── RECORDS TO PROCESS ──

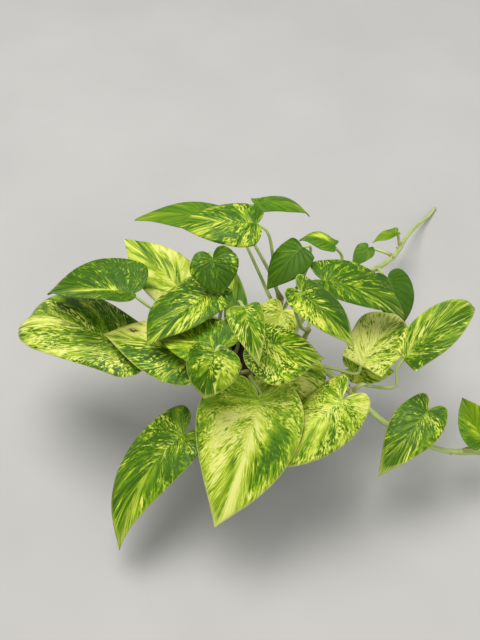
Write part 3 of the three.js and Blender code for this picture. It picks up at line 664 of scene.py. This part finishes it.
# The stalk: out of its stem, up to a knee behind the notch, then on under the midrib as a keel.
def add_stalk(part, leaf):
    root = stem_point(leaf["stem"], leaf["start"])
    notch, along, _, out = (v.reshape(3) for v in midrib_frame(leaf, 0))
    under_notch = notch - out * (STALK_TOP_RADIUS + KEEL_SINK)
    way = under_notch - root
    span = np.linalg.norm(way)
    rise = max(way[2], 0) / span
    leave = unit(np.append(unit(way[:2]), LEAVE_SLOPE + LEAVE_RISE * rise))
    knee = under_notch - along * KNEE_BACK * span - UP * KNEE_DROP * span
    path = [root, root + leave * LEAVE_SHARE * span, *leaf["via"], knee, under_notch]
    points, length = spaced_points(path, STALK_STEPS)
    share = np.linspace(0, 1, STALK_STEPS + 1)
    radii = STALK_ROOT_RADIUS + (STALK_TOP_RADIUS - STALK_ROOT_RADIUS) * share
    radii *= 1 + SHEATH_SWELL * bump(share * length, SHEATH_LENGTH)
    radii *= 1 + KNEE_SWELL * bump((share - 1) * length + KNEE_LENGTH, KNEE_LENGTH)
    keel_share = np.linspace(0, 1, KEEL_STEPS + 1)[1:]
    keel_radii = STALK_TOP_RADIUS + (KEEL_END_RADIUS - STALK_TOP_RADIUS) * keel_share
    keel, _, _, keel_out = midrib_frame(leaf, keel_share * KEEL_REACH * leaf["length"])
    keel = keel - keel_out * (keel_radii + KEEL_SINK)[:, None]
    rust = SHEATH_RUST * bump(share * length, SHEATH_RUST_LENGTH)
    add_tube(
        part,
        np.concatenate([points, keel]),
        np.concatenate([radii, keel_radii]),
        STALK_SIDES,
        slot=1,
        channel=CHANNEL_DEPTH,
        rust=np.append(rust, np.zeros(KEEL_STEPS)),
    )


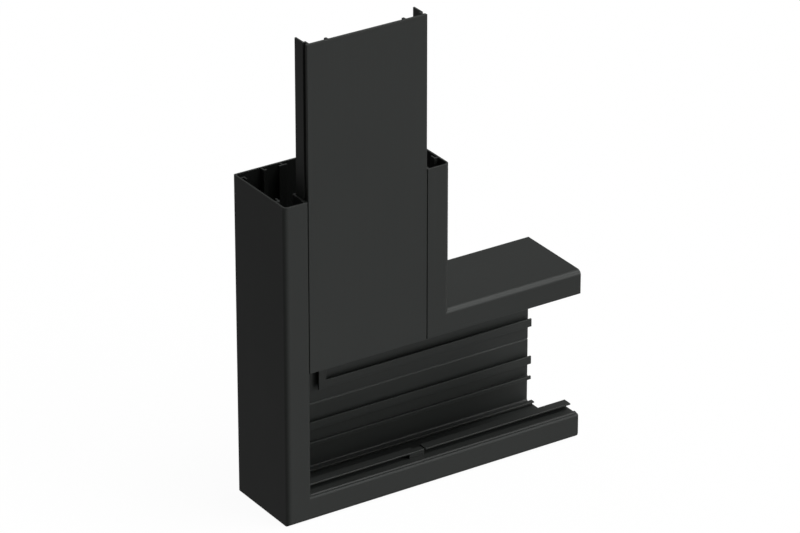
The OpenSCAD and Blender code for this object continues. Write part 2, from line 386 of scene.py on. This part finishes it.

───

Tally up the lines in the preceding listing that contain the string "finishes". Respond with the number and nothing else.

2